# Start of Data block

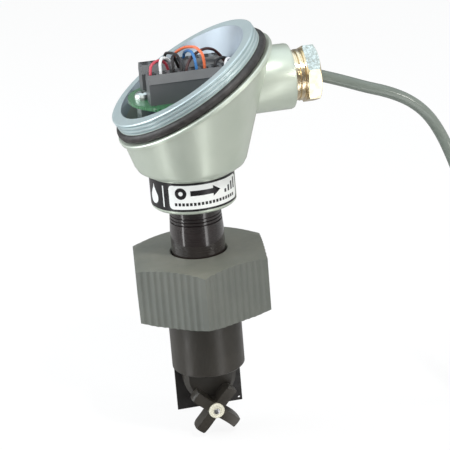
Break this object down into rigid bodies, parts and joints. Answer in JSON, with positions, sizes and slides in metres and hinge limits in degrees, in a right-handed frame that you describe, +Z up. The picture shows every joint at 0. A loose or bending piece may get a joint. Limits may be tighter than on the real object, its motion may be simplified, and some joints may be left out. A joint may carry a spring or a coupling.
{
  "type": "paddle wheel flow sensor",
  "caption": "Insertion flow sensor with a small four-blade paddle wheel under a round collar, a large hexagon union nut, and an open cast connection head with a cable.",
  "frame": {"origin": "on the axis of the probe, where the wall of the insertion collar ends", "axes": "+Z up the probe to the head, +X towards the cable entry, +Y away from the paddle wheel along its pin"},
  "size_m": [0.2599, 0.1072, 0.2081],
  "materials": {
    "body_plastic": "dark brown-grey moulded plastic, matte",
    "nut_plastic": "grey-green moulded plastic, matte",
    "washer_plastic": "natural plastic",
    "stem_coat": "very dark aubergine brown, glossy, turned",
    "head_paint": "cast aluminium, light blue-green grey paint, satin",
    "seal_rubber": "black rubber",
    "label_print": "black film with a bare white panel",
    "gland_plate": "nickel-plated brass, warm",
    "bush_rubber": "black rubber",
    "board_green": "green solder mask",
    "bright_screw": "bright zinc",
    "block_plastic": "dark grey plastic",
    "plate_black": "black sheet, satin",
    "wheel_plastic": "dark brown-grey plastic",
    "bush_white": "ivory plastic",
    "pin_steel": "stainless steel",
    "magnet": "ferrite",
    "cable_jacket": "grey PVC, matte",
    "wire_orange": "orange insulation",
    "wire_blue": "blue insulation",
    "wire_white": "white insulation",
    "wire_red": "red insulation",
    "wire_black": "black insulation",
    "wire_brown": "dark brown insulation"
  },
  "bodies": {
    "sensor": {"sensor_body": "body_plastic", "shield_plate": "plate_black", "wheel_pin": "pin_steel", "pickup": "seal_rubber", "pickup_lead": "wire_black", "flange_seal": "seal_rubber", "stem_tube": "stem_coat", "head_housing": "head_paint", "rim_seal": "seal_rubber", "neck_label": "label_print", "gland_body": "gland_plate", "gland_nut": "gland_plate", "gland_bush": "bush_rubber", "circuit_board": "board_green", "board_spacer_left": "bright_screw", "board_spacer_right": "bright_screw", "board_screw_left": "bright_screw", "board_screw_right": "bright_screw", "terminal_block_front": "block_plastic", "terminal_block_rear": "block_plastic", "clamp_screws_front": "bright_screw", "clamp_screws_rear": "bright_screw", "cable_inner_end": "cable_jacket", "wire_orange": "wire_orange", "wire_blue": "wire_blue", "wire_white": "wire_white", "wire_red": "wire_red", "wire_black": "wire_black", "wire_dark": "wire_black", "core_brown": "wire_brown", "core_black": "wire_black", "core_white": "wire_white", "lead_cable": "cable_jacket", "lead_coil": "cable_jacket", "lead_end_cores": "wire_white"},
    "nut_carrier": {"nut_slip_washer": "washer_plastic"},
    "nut": {"union_nut": "nut_plastic"},
    "wheel": {"paddle_wheel": "wheel_plastic", "wheel_bush": "bush_white", "wheel_magnets": "magnet"}
  },
  "joints": [
    {"name": "nut_lift", "type": "slide", "parent": "sensor", "child": "nut_carrier", "axis": [0, 0, 1], "range_m": [0, 0.0235]},
    {"name": "nut_spin", "type": "hinge", "parent": "nut_carrier", "child": "nut", "pos_m": [0, 0, 0.045], "axis": [0, 0, 1], "continuous": true},
    {"name": "wheel_spin", "type": "hinge", "parent": "sensor", "child": "wheel", "pos_m": [0, -0.00685, -0.0223], "axis": [0, 1, 0], "continuous": true}
  ]
}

# End of Data block

→ **Goal**:
Please reproduce each line exactly as written.

→ **Full answer**:
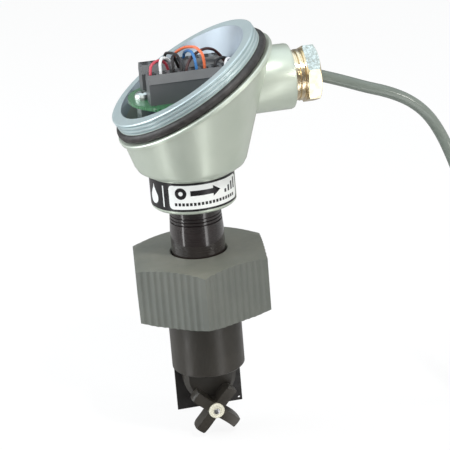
Break this object down into rigid bodies, parts and joints. Answer in JSON, with positions, sizes and slides in metres and hinge limits in degrees, in a right-handed frame that you describe, +Z up. The picture shows every joint at 0. A loose or bending piece may get a joint. Limits may be tighter than on the real object, its motion may be simplified, and some joints may be left out. A joint may carry a spring or a coupling.
{
  "type": "paddle wheel flow sensor",
  "caption": "Insertion flow sensor with a small four-blade paddle wheel under a round collar, a large hexagon union nut, and an open cast connection head with a cable.",
  "frame": {"origin": "on the axis of the probe, where the wall of the insertion collar ends", "axes": "+Z up the probe to the head, +X towards the cable entry, +Y away from the paddle wheel along its pin"},
  "size_m": [0.2599, 0.1072, 0.2081],
  "materials": {
    "body_plastic": "dark brown-grey moulded plastic, matte",
    "nut_plastic": "grey-green moulded plastic, matte",
    "washer_plastic": "natural plastic",
    "stem_coat": "very dark aubergine brown, glossy, turned",
    "head_paint": "cast aluminium, light blue-green grey paint, satin",
    "seal_rubber": "black rubber",
    "label_print": "black film with a bare white panel",
    "gland_plate": "nickel-plated brass, warm",
    "bush_rubber": "black rubber",
    "board_green": "green solder mask",
    "bright_screw": "bright zinc",
    "block_plastic": "dark grey plastic",
    "plate_black": "black sheet, satin",
    "wheel_plastic": "dark brown-grey plastic",
    "bush_white": "ivory plastic",
    "pin_steel": "stainless steel",
    "magnet": "ferrite",
    "cable_jacket": "grey PVC, matte",
    "wire_orange": "orange insulation",
    "wire_blue": "blue insulation",
    "wire_white": "white insulation",
    "wire_red": "red insulation",
    "wire_black": "black insulation",
    "wire_brown": "dark brown insulation"
  },
  "bodies": {
    "sensor": {"sensor_body": "body_plastic", "shield_plate": "plate_black", "wheel_pin": "pin_steel", "pickup": "seal_rubber", "pickup_lead": "wire_black", "flange_seal": "seal_rubber", "stem_tube": "stem_coat", "head_housing": "head_paint", "rim_seal": "seal_rubber", "neck_label": "label_print", "gland_body": "gland_plate", "gland_nut": "gland_plate", "gland_bush": "bush_rubber", "circuit_board": "board_green", "board_spacer_left": "bright_screw", "board_spacer_right": "bright_screw", "board_screw_left": "bright_screw", "board_screw_right": "bright_screw", "terminal_block_front": "block_plastic", "terminal_block_rear": "block_plastic", "clamp_screws_front": "bright_screw", "clamp_screws_rear": "bright_screw", "cable_inner_end": "cable_jacket", "wire_orange": "wire_orange", "wire_blue": "wire_blue", "wire_white": "wire_white", "wire_red": "wire_red", "wire_black": "wire_black", "wire_dark": "wire_black", "core_brown": "wire_brown", "core_black": "wire_black", "core_white": "wire_white", "lead_cable": "cable_jacket", "lead_coil": "cable_jacket", "lead_end_cores": "wire_white"},
    "nut_carrier": {"nut_slip_washer": "washer_plastic"},
    "nut": {"union_nut": "nut_plastic"},
    "wheel": {"paddle_wheel": "wheel_plastic", "wheel_bush": "bush_white", "wheel_magnets": "magnet"}
  },
  "joints": [
    {"name": "nut_lift", "type": "slide", "parent": "sensor", "child": "nut_carrier", "axis": [0, 0, 1], "range_m": [0, 0.0235]},
    {"name": "nut_spin", "type": "hinge", "parent": "nut_carrier", "child": "nut", "pos_m": [0, 0, 0.045], "axis": [0, 0, 1], "continuous": true},
    {"name": "wheel_spin", "type": "hinge", "parent": "sensor", "child": "wheel", "pos_m": [0, -0.00685, -0.0223], "axis": [0, 1, 0], "continuous": true}
  ]
}